Awesome Mix Vol. 2 takes the same dip, highlighting obscure titles and Gunn’s personal favorites in as much as the hits. If the first sounds like some hipster mix-tape you play in front of friends so you’d look cool, the new set is truly your parents’ music. They’re the songs you listen to when you’re alone and misses the times when you’re still small, being with your folks, playing with your He-Man action figures, and the songs your parents love, were playing in the background. It’s kind of sad and beautiful… Like a picnic in the park, or your family watching Empire Strikes Back at home, on the old Betamax.

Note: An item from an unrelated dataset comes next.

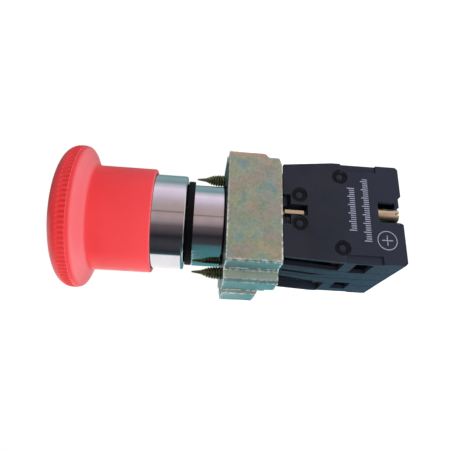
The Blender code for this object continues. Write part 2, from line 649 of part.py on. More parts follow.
def clamp_hook(block):
    """Brass strip that hooks into the collar, on the nut that the fixing screw draws."""
    x, y = FIXING_SCREW_X, FIXING_SCREW_Y
    outline = [(-14.3, -23.8), (-14.3, -28.9), (-13.8, -29.4), (-13.2, -30.6), (-11.7, -30.6),
               (-11.7, -20.2), (-12.8, -20.2), (-12.8, -23.8)]
    hook = block.plate("clamp_hook", outline, -1.15, -0.05, "yz", "brass")
    nut = block.solid("hook_nut", [box_between((x - 1.9, x + 1.9), (y - 1.1, y + 1.4), (-33.0, -30.2))])
    boolean(hook, nut, "UNION")
    return block.cut(hook, "hook_thread", [rod((x, y, -34), (x, y, -30.9), 0.95, TINY_STEPS)])


def fixing_screw(block):
    y = block.y(FIXING_SCREW_Y)
    name = block.name("fixing_screw")
    head = FIXING_HEAD_RADIUS
    profile = [(0.0, -31.4), (0.5, -31.4), (0.7, -31.8), (0.7, -49.2), (head, -49.2), (head, -54.9),
               (head - 0.25, -55.2), (0.0, -55.2)]
    screw = turned(name, profile, "brass", TINY_STEPS)
    screw.location = (FIXING_SCREW_X * MM, y * MM, 0.0)
    slot = (FIXING_SCREW_X - 0.35, FIXING_SCREW_X + 0.35)
    return block.cut(screw, "fixing_screw_slot", [box_between(
        slot, (FIXING_SCREW_Y - 3, FIXING_SCREW_Y + 3), (-56.0, -53.9))])


def plunger(block):
    """Push rod of a block, with a flange that the spring lifts and a neck for the bridge."""
    profile = [(0.0, PLUNGER_TIP), (1.2, PLUNGER_TIP), (1.9, PLUNGER_TIP - 0.7), (1.9, -26.4),
               (2.6, -26.4), (2.6, -28.0), (1.6, -28.0), (1.6, -33.4), (2.4, -33.4), (2.4, -35.0),
               (1.0, -35.0), (1.0, -37.8), (0.0, -37.8)]
    piece = turned(block.name("plunger"), profile, "grey_plastic", TINY_STEPS)
    piece.location = (0.0, block.y(PLUNGER_Y) * MM, 0.0)
    return piece


def contact_bridge(block):
    """Cross strip with a contact button at each end, round the plunger's neck."""
    low, high = PLUNGER_Y - 2.4, PLUNGER_Y + 1.9
    bridge = block.solid("contact_bridge", [box_between((-6.4, 6.4), (low, high), (-33.0, -32.2))],
                         "copper")
    for side in (1, -1):
        button = block.solid(f"bridge_button_{side}", [rod((side * 5.1, PLUNGER_Y, -32.6),
                                                           (side * 5.1, PLUNGER_Y, -31.6), 1.1, TINY_STEPS)])
        boolean(bridge, button, "UNION")
    return block.cut(bridge, "bridge_hole", [rod((0, PLUNGER_Y, -34), (0, PLUNGER_Y, -31), 1.9, TINY_STEPS)])


def plunger_spring(block):
    return coil(block.name("plunger_spring"), 1.75, 0.3, -46.3, -35.3, 5.0, "spring_steel", 8,
                (0.0, block.y(PLUNGER_Y)))


def strip(points, thickness):
    """Outline of a bent strip whose centre runs through the points, with square bends."""
    half = thickness / 2
    left, right = [], []
    for i, point in enumerate(points):
        before = Vector(points[i]) - Vector(points[i - 1]) if i else None
        after = Vector(points[i + 1]) - Vector(point) if i + 1 < len(points) else None
        before, after = (before or after).normalized(), (after or before).normalized()
        along = (before + after).normalized()
        normal = Vector((-along.y, along.x))
        reach = half / max(normal.dot(Vector((-before.y, before.x))), 0.3)
        left.append(tuple(Vector(point) + normal * reach))
        right.append(tuple(Vector(point) - normal * reach))
    return left + right[::-1]


def terminals(block):
    """Fixed contacts: each runs from its contact button to the plate under the terminal screw."""
    low, high = PLUNGER_Y - 5.0, PLUNGER_Y + 1.5
    for label, side in (("upper", 1), ("lower", -1)):
        route = [(3.4, -30.6), (7.6, -30.6), (7.6, -42.3), (12.0, -42.3), (12.0, -37.4)]
        outline = strip([(side * x, z) for x, z in route], 0.7)
        contact = block.plate("terminal_" + label, outline, low, high, "xz", "copper")
        button = block.solid("terminal_button_" + label, [rod((side * 5.1, PLUNGER_Y, -31.3),
                                                              (side * 5.1, PLUNGER_Y, -30.6), 1.1, TINY_STEPS)])
        boolean(contact, button, "UNION")
        x = side * TERMINAL_X
        block.cut(contact, "terminal_thread_" + label, [rod((x, TERMINAL_Y, -44), (x, TERMINAL_Y, -41),
                                                            1.55, TINY_STEPS)])


def terminal_screws(block):
    """Cross-slotted terminal screws, and the square washers that they press onto the wires."""
    y = TERMINAL_Y
    for label, side in (("upper", 1), ("lower", -1)):
        x = side * TERMINAL_X
        screw = block.solid("terminal_screw_" + label, [rod((x, y, -49.6), (x, y, -41.0), 1.3, TINY_STEPS)],
                            "passivated_steel")
        head = block.solid("terminal_head_" + label, [rod((x, y, -51.6), (x, y, -49.4), 2.4)])
        boolean(screw, head, "UNION")
        for cross, (half_x, half_y) in enumerate(((2.8, 0.35), (0.35, 2.8))):
            block.cut(screw, f"terminal_cross_{label}_{cross}", [box_between(
                (x - half_x, x + half_x), (y - half_y, y + half_y), (-53, -50.8))])
        washer = block.solid("clamp_washer_" + label, [box_between(
            (x - 2.7, x + 2.7), (y - 2.4, y + 2.4), (-49.0, -48.0))], "passivated_steel")
        block.cut(washer, "washer_hole_" + label, [rod((x, y, -50), (x, y, -47), 1.6, TINY_STEPS)])


def contact_block(number, side):
    block = Block(number, side)
    for make in (block_cover, block_base, housing_rivets, clamp_hook, fixing_screw, plunger,
                 contact_bridge, plunger_spring, terminals, terminal_screws):
        make(block)


clear_scene()
PART = new_collection("emergency_stop_button")
CUTTERS = new_collection("cutters")

for make_piece in (mushroom_cap, cap_hub, spindle, latch_pins, clips, head_springs, pusher_plate,
                   operator_body, panel_gasket, barrel_ring, bezel_o_ring, guide_sleeve,
                   mounting_collar, clamp_screws):
    make_piece()
contact_block(1, -1)
contact_block(2, 1)
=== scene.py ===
"""Looks of the emergency stop button: finely turned head and chrome body, threaded clamp screws,
worn yellow-passivated collar and dark moulded contact blocks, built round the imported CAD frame."""
import json
import math

import bmesh
import bpy
from mathutils import Matrix, Vector

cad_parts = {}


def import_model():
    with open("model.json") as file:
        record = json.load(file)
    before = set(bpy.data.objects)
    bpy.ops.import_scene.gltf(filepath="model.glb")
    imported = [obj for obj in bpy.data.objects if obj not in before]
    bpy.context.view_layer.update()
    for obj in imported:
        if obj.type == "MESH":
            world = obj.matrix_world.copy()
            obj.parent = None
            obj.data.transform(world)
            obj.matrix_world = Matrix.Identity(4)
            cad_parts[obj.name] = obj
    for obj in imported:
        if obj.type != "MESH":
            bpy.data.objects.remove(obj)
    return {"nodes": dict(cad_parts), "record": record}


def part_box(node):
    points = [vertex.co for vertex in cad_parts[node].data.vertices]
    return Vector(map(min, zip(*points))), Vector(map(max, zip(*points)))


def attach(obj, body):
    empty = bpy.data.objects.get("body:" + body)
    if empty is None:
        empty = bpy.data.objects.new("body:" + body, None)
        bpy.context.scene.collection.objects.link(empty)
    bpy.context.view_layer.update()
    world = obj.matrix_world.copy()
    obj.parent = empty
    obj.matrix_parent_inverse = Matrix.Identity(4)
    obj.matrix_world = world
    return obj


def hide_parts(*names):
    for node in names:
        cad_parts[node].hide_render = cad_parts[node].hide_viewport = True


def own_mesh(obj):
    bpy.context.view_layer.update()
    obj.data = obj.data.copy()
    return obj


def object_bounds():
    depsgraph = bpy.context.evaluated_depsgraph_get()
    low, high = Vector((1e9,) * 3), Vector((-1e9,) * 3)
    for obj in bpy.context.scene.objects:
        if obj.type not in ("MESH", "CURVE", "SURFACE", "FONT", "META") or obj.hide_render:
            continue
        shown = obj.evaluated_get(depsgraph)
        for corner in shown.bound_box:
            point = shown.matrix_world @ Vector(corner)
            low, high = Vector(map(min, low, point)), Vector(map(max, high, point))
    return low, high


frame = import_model()
CAD_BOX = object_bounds()
MM = 0.001
SMOOTH_ANGLE = 40.0                         # edges sharper than this stay sharp in shading
WHITE = (1.0, 1.0, 1.0)

# Sizes and places are in millimetres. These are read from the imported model.
FACE_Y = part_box("block_1_cover")[0].y / MM
CAP_LOW, CAP_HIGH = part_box("mushroom_cap")
CAP_RADIUS = CAP_HIGH.x / MM
CAP_TOP = CAP_HIGH.z / MM
SKIRT_REAR = CAP_LOW.z / MM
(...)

So Quill finally meets his old man, a Celestial named Ego, a god with small ‘g’, played by the inimitable Kurt Russell. All those years growing up with the Ravagers, Quill just wanted to play catch with his Dad. On the other hand, Gamora just wanted to end her feud with her step-sister; but Nebula wants something else, actually, she wanted more. Elsewhere in the galaxy, Yondu, the guy who kidnapped young Quill many years ago, vows to right the wrongs he did in the past. While Rocket, still the meanest A-hole in the team, gets to meet his match.
By the end, everyone’s given his/her own “drama queen” moment (because this is what Guardians is all about—the drama, it’s Marvel’s own soap opera), except Baby Groot, who stuffs the movie with cuteness overload and funny one-liners. Yeah. Funny. One. Liners. While Drax mostly served as muscle and gas throughout the movie, there’s one brief scene, with him and Mantis sitting by the pond, that’s really “touching”.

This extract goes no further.